Garage Floor Coating Proposal Template: Win Epoxy and Polyaspartic Jobs Without Getting Reduced to a Square-Foot Price
A complete garage floor coating proposal template for epoxy and polyaspartic contractors. Includes scope structure, 3-tier pricing, benchmark ranges, and proposal language that protects margin on prep, crack repair, coating systems, cure time, and warranty limits.
Garage Floor Coating Proposal Template: Win Epoxy and Polyaspartic Jobs Without Getting Reduced to a Square-Foot Price
A homeowner says:
"It's just a two-car garage. What do you charge per square foot?"
That question sounds simple.
It is also where good coating contractors get trapped.

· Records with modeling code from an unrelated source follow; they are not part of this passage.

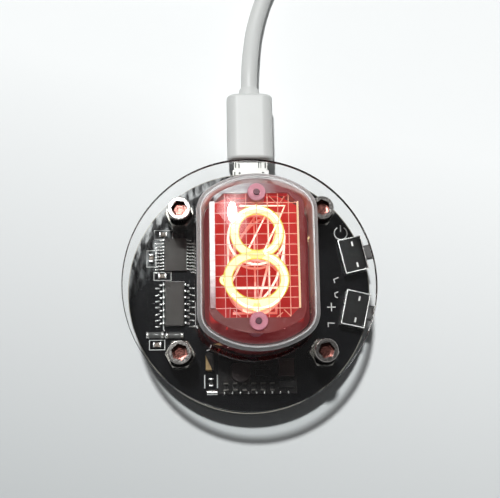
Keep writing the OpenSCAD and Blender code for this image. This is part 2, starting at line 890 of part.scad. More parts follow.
module getter() {
    dish = 0.4;
    color("gray")
    at_tube(0) {
        translate([0, 0, stem_top])
            cylinder(h = getter_z - stem_top, d = 2 * wire_d, $fn = 24);
        translate([0, 0, getter_z])
            rotate_extrude()
                polygon([
                    [0, 0], [getter_r, 0], [getter_r, 2 * dish], [getter_r - dish / 2, 2 * dish],
                    [getter_r - dish / 2, dish / 2], [dish, dish / 2], [dish, 2 * dish], [0, 2 * dish]
                ]);
    }
}

// ---- Parts on the board

// Moulded body whose sides draw in above and below the leads
module chip_body(size) {
    draft = size[2] * 0.12;
    dot_r = size[0] * 0.08;
    difference() {
        translate([0, 0, chip_lift])
            along_y(-size[1] / 2, size[1] / 2)
                polygon([
                    [-size[0] / 2 + draft, 0], [size[0] / 2 - draft, 0], [size[0] / 2, size[2] * 0.5],
                    [size[0] / 2 - draft, size[2]], [-size[0] / 2 + draft, size[2]], [-size[0] / 2, size[2] * 0.5]
                ]);
        translate([-size[0] * 0.28, size[1] * 0.38, chip_lift + size[2] - dot_r / 3])
            cylinder(h = dot_r, r = dot_r, $fn = 24);
    }
}

// One gull-wing lead that leaves the body at +X
module gull_lead(size, reach, w) {
    knee = chip_lift + size[2] / 2;
    rotate([90, 0, 0])
        translate([size[0] / 2, 0, -w / 2])
            linear_extrude(w)
                strip([
                    [0, knee], [reach * 0.3, knee],
                    [reach * 0.5, lead_t / 2], [reach, lead_t / 2]
                ], lead_t);
}

module lead_rows(size, n, pitch, reach, w) {
    for (side = [0, 180])
        for (i = [0 : n - 1])
            rotate(side)
                translate([0, (i - (n - 1) / 2) * pitch, 0])
                    gull_lead(size, reach, w);
}

module controller_chip() {
    color("dimgray")
    at_board(board_top)
        translate(controller_at)
            chip_body(controller_size);
}

module controller_leads() {
    color("silver")
    at_board(board_top)
        translate(controller_at)
            lead_rows(controller_size, controller_leads_n, controller_pitch, lead_reach, controller_lead_w);
}

module driver_chip() {
    color("dimgray")
    at_board(board_top)
        translate(driver_at)
            chip_body(driver_size);
}

module driver_leads() {
    color("silver")
    at_board(board_top)
        translate(driver_at)
            lead_rows(driver_size, driver_leads_n, driver_pitch, lead_reach, driver_lead_w);
}

// A small ceramic block between two metal ends
module chip_block(size, h) {
    skin = 0.04;
    translate([-size[0] / 2 + size[3], -size[1] / 2, skin])
        cube([size[0] - 2 * size[3], size[1], h]);
    for (side = [0, 180])
        rotate(side)
            translate([size[0] / 2 - size[3], -size[1] / 2 - skin, 0])
                cube([size[3], size[1] + 2 * skin, h + 2 * skin]);
}

module chip_capacitors() {
    color("tan")
    at_board(board_top)
        for (p = capacitor_places)
            translate([p[0], p[1], 0])
                rotate(p[2])
                    chip_block(chip_part, chip_part[2]);
}

module chip_resistors() {
    color("black") {
        at_supply()
            for (i = [0 : resistor_row - 1])
                translate([resistor_row_start[0] + i * resistor_row_step, resistor_row_start[1], 0])
                    rotate(90)
                        chip_block(chip_part, resistor_h);
        at_board(board_top)
            translate(resistor_single)
                rotate(90)
                    chip_block(chip_part, resistor_h);
    }
}

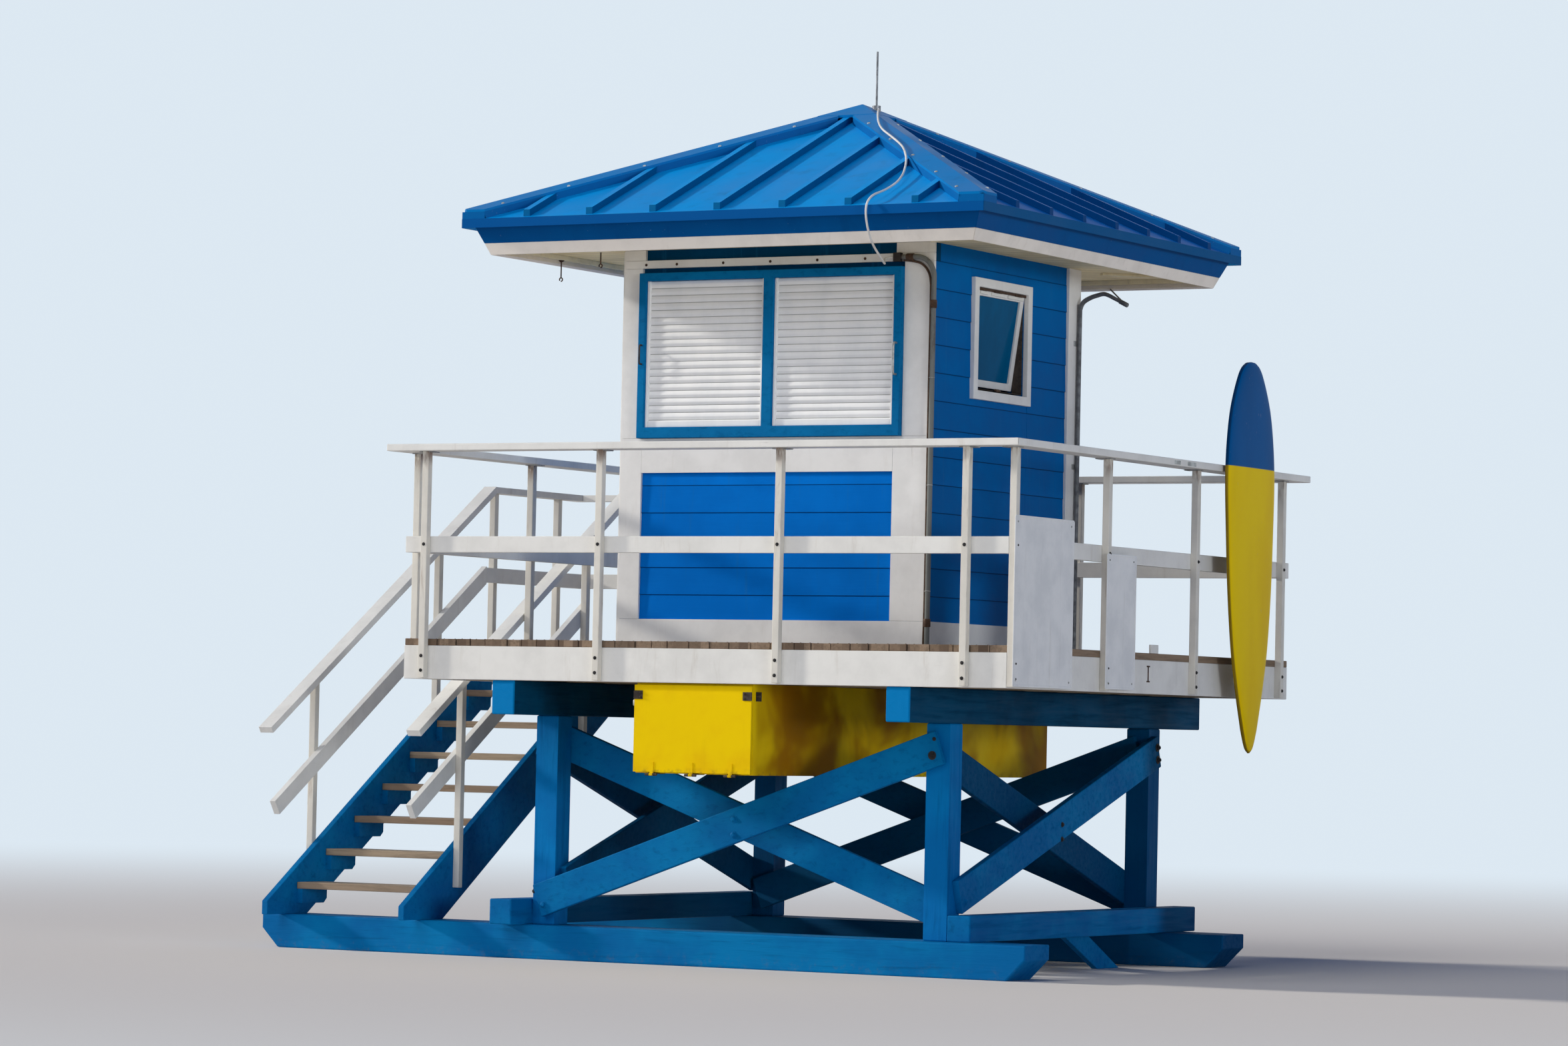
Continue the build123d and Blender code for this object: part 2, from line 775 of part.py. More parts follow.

Garage floor coating is not just square footage. It is concrete condition, surface prep, oil contamination, crack repair, moisture risk, coating chemistry, flake coverage, topcoat quality, cure window, and how long the client expects the floor to look new after cars, tires, snowmelt, road salt, tools, and storage racks start beating it up.
If your proposal only says "epoxy garage floor — 520 sq ft — $4,200," the client compares you against every cheap roll-on quote in town.
This guide gives you a complete garage floor coating proposal template, a 3-tier pricing structure, benchmark ranges, and proposal wording that helps epoxy and polyaspartic contractors sell the system instead of getting flattened into a square-foot price.
Why Garage Floor Coating Proposals Lose
1. Prep is invisible. Diamond grinding, edge work, crack filling, spall repair, degreasing, and dust control are the difference between a coating system and garage floor paint. If the proposal hides prep in one line, the client cannot value it.
2. Epoxy and polyaspartic get treated as interchangeable. Homeowners hear coating names without understanding cure time, UV stability, working time, build thickness, or hot-tire pickup risk.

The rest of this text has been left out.